Prompt: Print the whole listing exactly.

───── Source material ─────

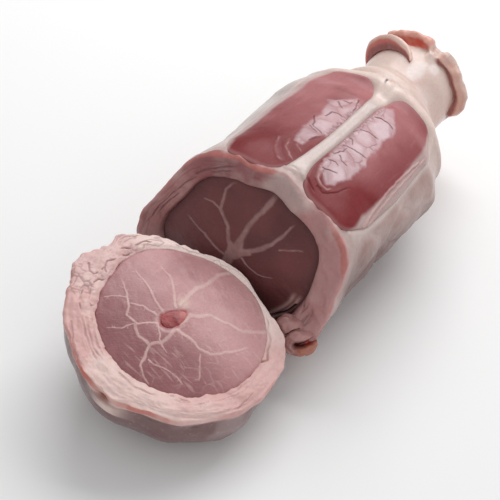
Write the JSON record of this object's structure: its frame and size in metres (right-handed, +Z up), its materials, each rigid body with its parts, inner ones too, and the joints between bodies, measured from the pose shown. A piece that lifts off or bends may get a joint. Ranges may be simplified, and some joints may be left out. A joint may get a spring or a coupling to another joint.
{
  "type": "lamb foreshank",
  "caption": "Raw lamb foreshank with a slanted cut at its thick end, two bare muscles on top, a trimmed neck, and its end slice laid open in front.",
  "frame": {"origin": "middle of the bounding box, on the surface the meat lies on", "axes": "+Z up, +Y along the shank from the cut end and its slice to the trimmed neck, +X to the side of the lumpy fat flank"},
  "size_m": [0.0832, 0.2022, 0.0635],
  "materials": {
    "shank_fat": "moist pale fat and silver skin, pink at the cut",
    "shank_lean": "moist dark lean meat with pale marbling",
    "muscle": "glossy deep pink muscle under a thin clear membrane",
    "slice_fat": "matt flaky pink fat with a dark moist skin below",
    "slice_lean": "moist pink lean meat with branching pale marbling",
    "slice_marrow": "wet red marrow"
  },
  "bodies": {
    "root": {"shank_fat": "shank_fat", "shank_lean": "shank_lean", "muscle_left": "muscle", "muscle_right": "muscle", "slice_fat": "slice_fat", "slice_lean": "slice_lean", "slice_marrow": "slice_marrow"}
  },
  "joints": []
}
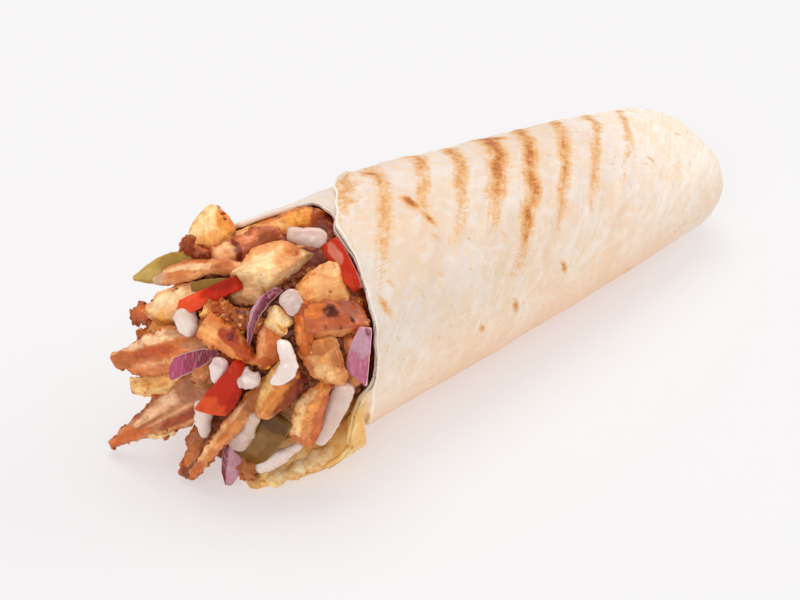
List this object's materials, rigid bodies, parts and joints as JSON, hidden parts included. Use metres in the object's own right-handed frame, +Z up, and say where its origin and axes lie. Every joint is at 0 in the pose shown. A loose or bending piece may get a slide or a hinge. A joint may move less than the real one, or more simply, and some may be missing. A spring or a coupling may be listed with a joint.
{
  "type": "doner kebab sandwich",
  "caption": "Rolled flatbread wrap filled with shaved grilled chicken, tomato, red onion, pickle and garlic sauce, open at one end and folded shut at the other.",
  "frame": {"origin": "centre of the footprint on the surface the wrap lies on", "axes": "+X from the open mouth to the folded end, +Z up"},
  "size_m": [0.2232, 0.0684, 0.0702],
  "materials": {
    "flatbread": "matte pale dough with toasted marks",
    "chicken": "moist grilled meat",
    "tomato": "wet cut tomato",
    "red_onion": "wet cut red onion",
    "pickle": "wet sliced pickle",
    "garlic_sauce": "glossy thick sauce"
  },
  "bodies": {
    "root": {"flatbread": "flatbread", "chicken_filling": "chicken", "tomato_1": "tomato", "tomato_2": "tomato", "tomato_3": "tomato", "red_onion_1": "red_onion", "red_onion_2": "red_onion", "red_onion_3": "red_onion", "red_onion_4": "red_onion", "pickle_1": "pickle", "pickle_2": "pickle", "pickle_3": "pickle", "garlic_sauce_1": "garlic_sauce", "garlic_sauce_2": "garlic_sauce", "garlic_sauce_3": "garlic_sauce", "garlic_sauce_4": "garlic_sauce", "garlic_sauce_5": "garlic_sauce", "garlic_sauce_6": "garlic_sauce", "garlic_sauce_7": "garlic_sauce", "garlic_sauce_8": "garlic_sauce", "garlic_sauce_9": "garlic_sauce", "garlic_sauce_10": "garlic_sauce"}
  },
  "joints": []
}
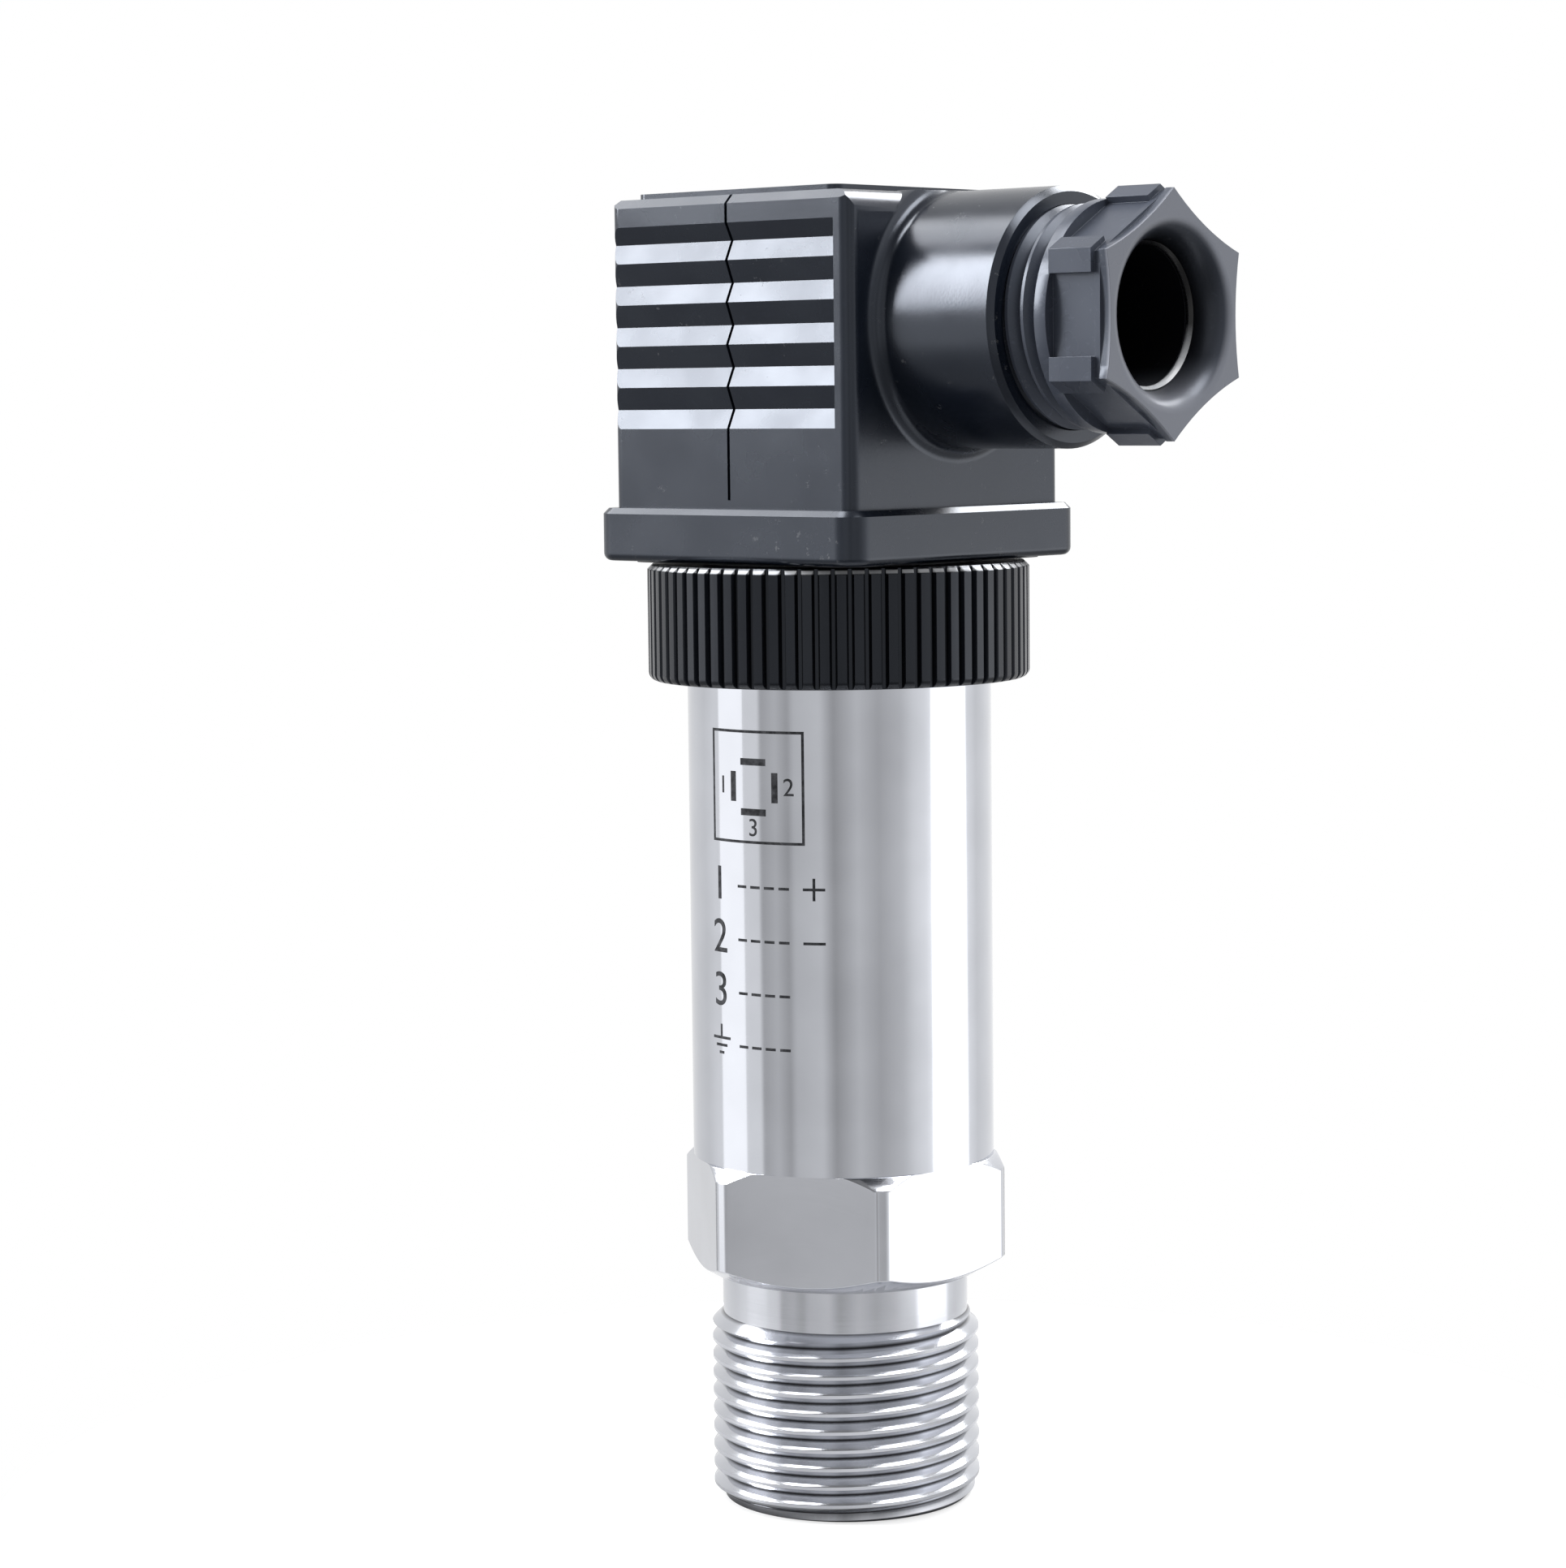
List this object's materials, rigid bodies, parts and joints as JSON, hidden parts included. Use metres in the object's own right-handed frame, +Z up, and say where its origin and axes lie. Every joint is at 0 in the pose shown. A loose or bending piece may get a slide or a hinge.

─────

Completed exercise:
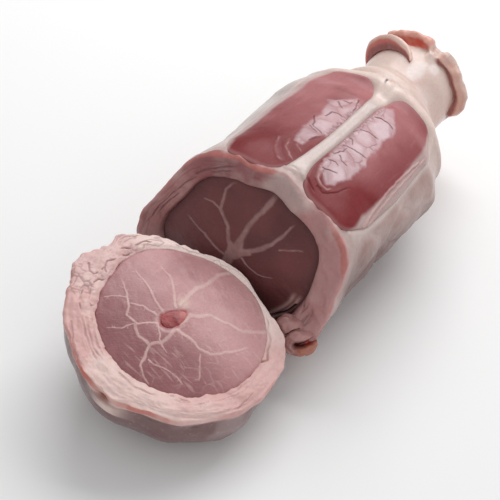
Write the JSON record of this object's structure: its frame and size in metres (right-handed, +Z up), its materials, each rigid body with its parts, inner ones too, and the joints between bodies, measured from the pose shown. A piece that lifts off or bends may get a joint. Ranges may be simplified, and some joints may be left out. A joint may get a spring or a coupling to another joint.
{
  "type": "lamb foreshank",
  "caption": "Raw lamb foreshank with a slanted cut at its thick end, two bare muscles on top, a trimmed neck, and its end slice laid open in front.",
  "frame": {"origin": "middle of the bounding box, on the surface the meat lies on", "axes": "+Z up, +Y along the shank from the cut end and its slice to the trimmed neck, +X to the side of the lumpy fat flank"},
  "size_m": [0.0832, 0.2022, 0.0635],
  "materials": {
    "shank_fat": "moist pale fat and silver skin, pink at the cut",
    "shank_lean": "moist dark lean meat with pale marbling",
    "muscle": "glossy deep pink muscle under a thin clear membrane",
    "slice_fat": "matt flaky pink fat with a dark moist skin below",
    "slice_lean": "moist pink lean meat with branching pale marbling",
    "slice_marrow": "wet red marrow"
  },
  "bodies": {
    "root": {"shank_fat": "shank_fat", "shank_lean": "shank_lean", "muscle_left": "muscle", "muscle_right": "muscle", "slice_fat": "slice_fat", "slice_lean": "slice_lean", "slice_marrow": "slice_marrow"}
  },
  "joints": []
}
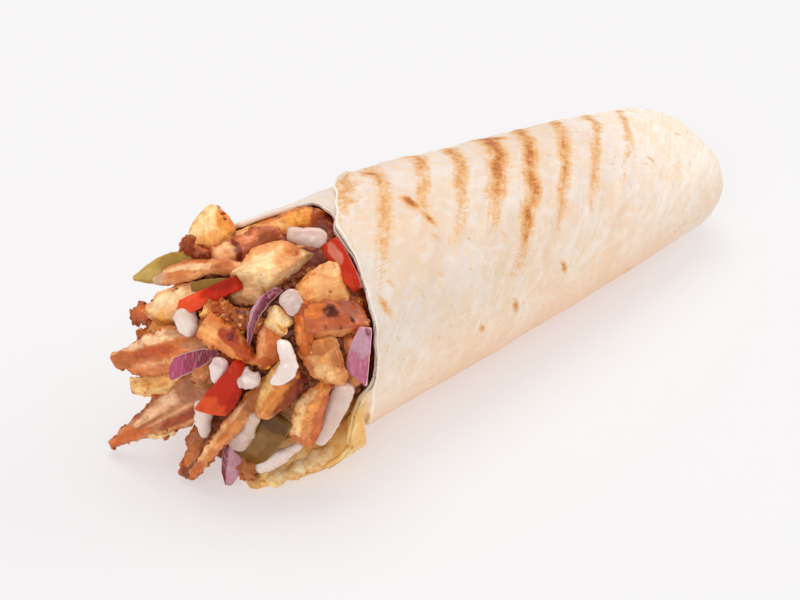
List this object's materials, rigid bodies, parts and joints as JSON, hidden parts included. Use metres in the object's own right-handed frame, +Z up, and say where its origin and axes lie. Every joint is at 0 in the pose shown. A loose or bending piece may get a slide or a hinge. A joint may move less than the real one, or more simply, and some may be missing. A spring or a coupling may be listed with a joint.
{
  "type": "doner kebab sandwich",
  "caption": "Rolled flatbread wrap filled with shaved grilled chicken, tomato, red onion, pickle and garlic sauce, open at one end and folded shut at the other.",
  "frame": {"origin": "centre of the footprint on the surface the wrap lies on", "axes": "+X from the open mouth to the folded end, +Z up"},
  "size_m": [0.2232, 0.0684, 0.0702],
  "materials": {
    "flatbread": "matte pale dough with toasted marks",
    "chicken": "moist grilled meat",
    "tomato": "wet cut tomato",
    "red_onion": "wet cut red onion",
    "pickle": "wet sliced pickle",
    "garlic_sauce": "glossy thick sauce"
  },
  "bodies": {
    "root": {"flatbread": "flatbread", "chicken_filling": "chicken", "tomato_1": "tomato", "tomato_2": "tomato", "tomato_3": "tomato", "red_onion_1": "red_onion", "red_onion_2": "red_onion", "red_onion_3": "red_onion", "red_onion_4": "red_onion", "pickle_1": "pickle", "pickle_2": "pickle", "pickle_3": "pickle", "garlic_sauce_1": "garlic_sauce", "garlic_sauce_2": "garlic_sauce", "garlic_sauce_3": "garlic_sauce", "garlic_sauce_4": "garlic_sauce", "garlic_sauce_5": "garlic_sauce", "garlic_sauce_6": "garlic_sauce", "garlic_sauce_7": "garlic_sauce", "garlic_sauce_8": "garlic_sauce", "garlic_sauce_9": "garlic_sauce", "garlic_sauce_10": "garlic_sauce"}
  },
  "joints": []
}
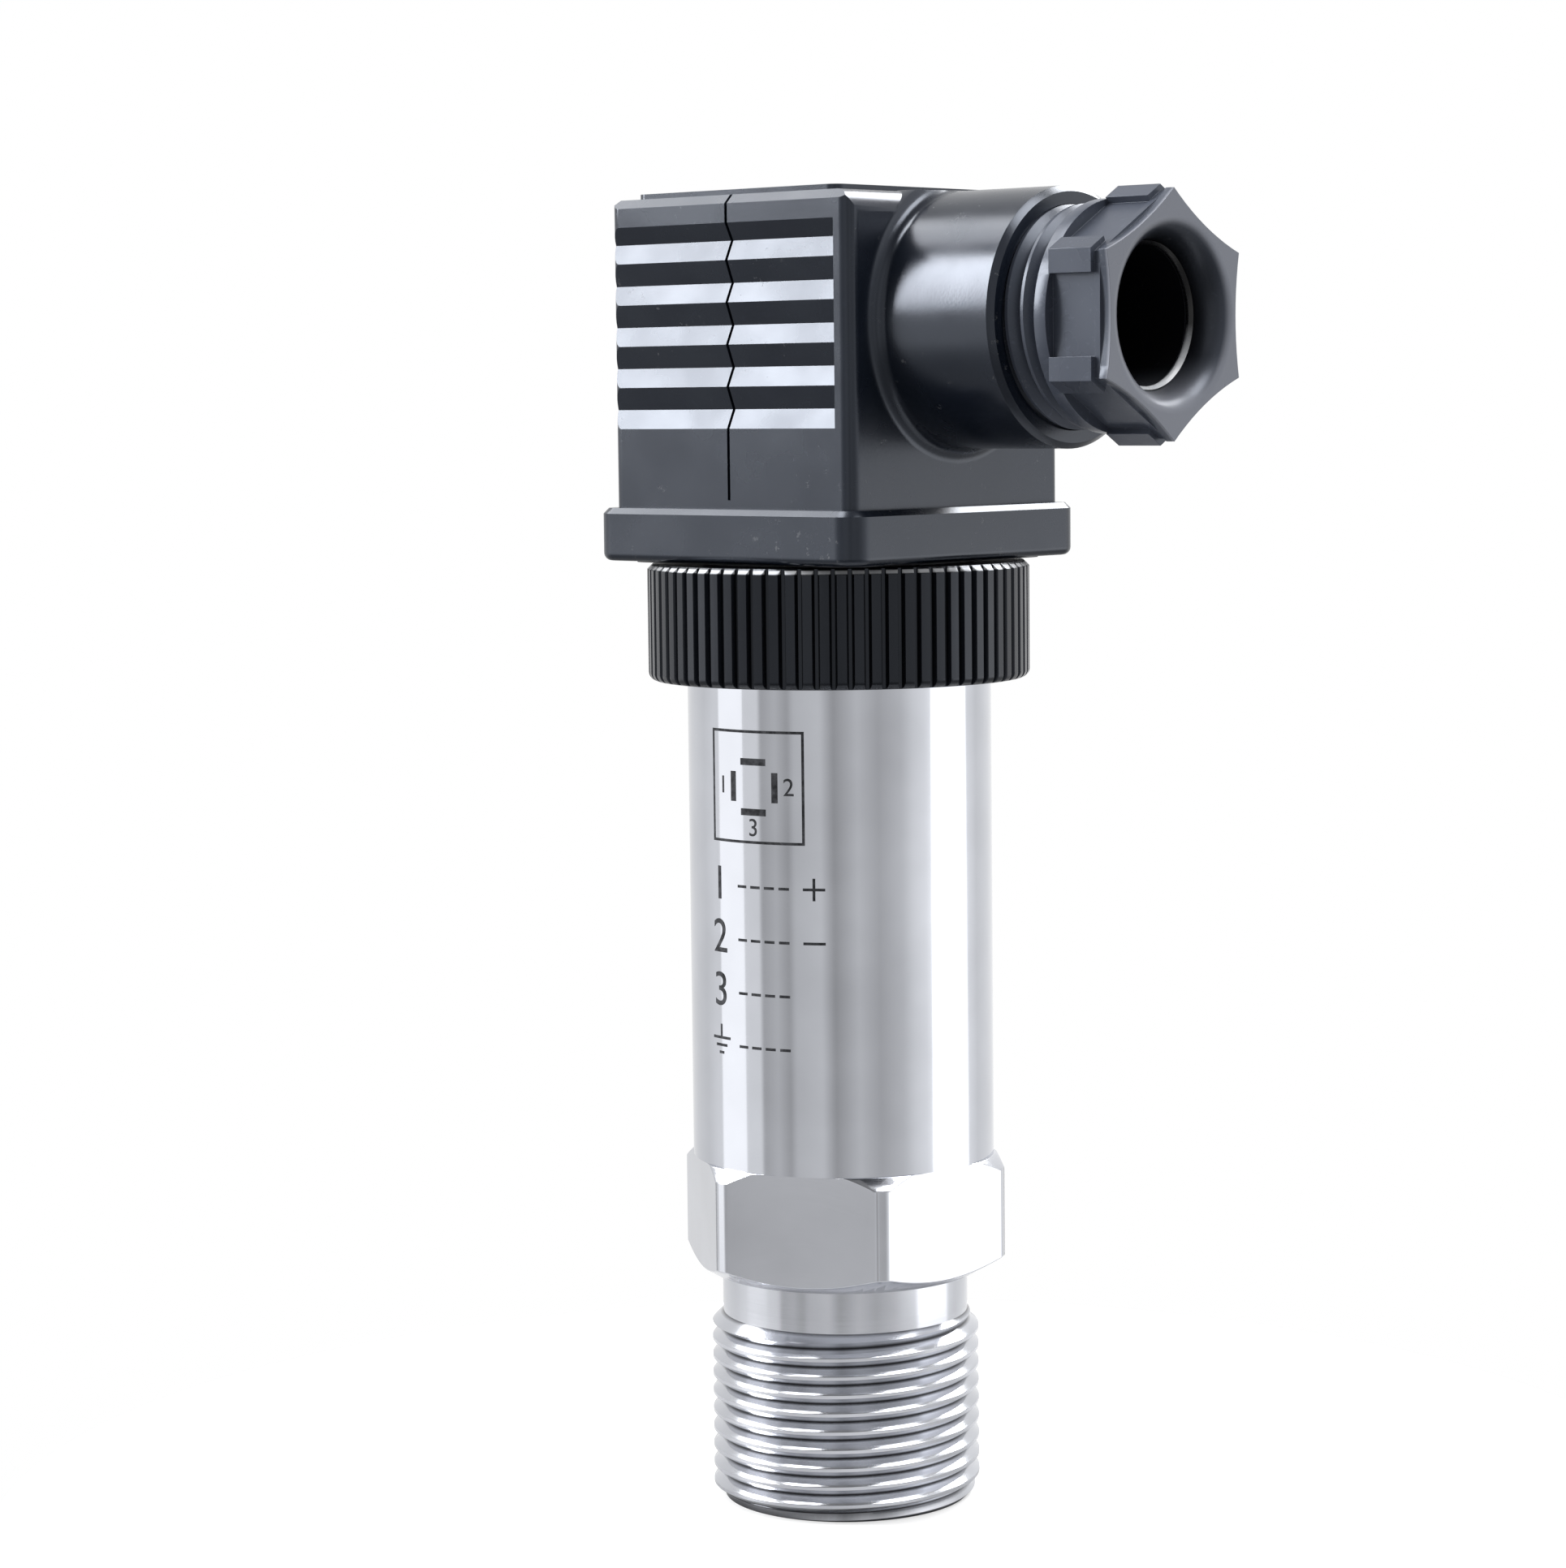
List this object's materials, rigid bodies, parts and joints as JSON, hidden parts included. Use metres in the object's own right-handed frame, +Z up, and say where its origin and axes lie. Every joint is at 0 in the pose shown. A loose or bending piece may get a slide or a hinge.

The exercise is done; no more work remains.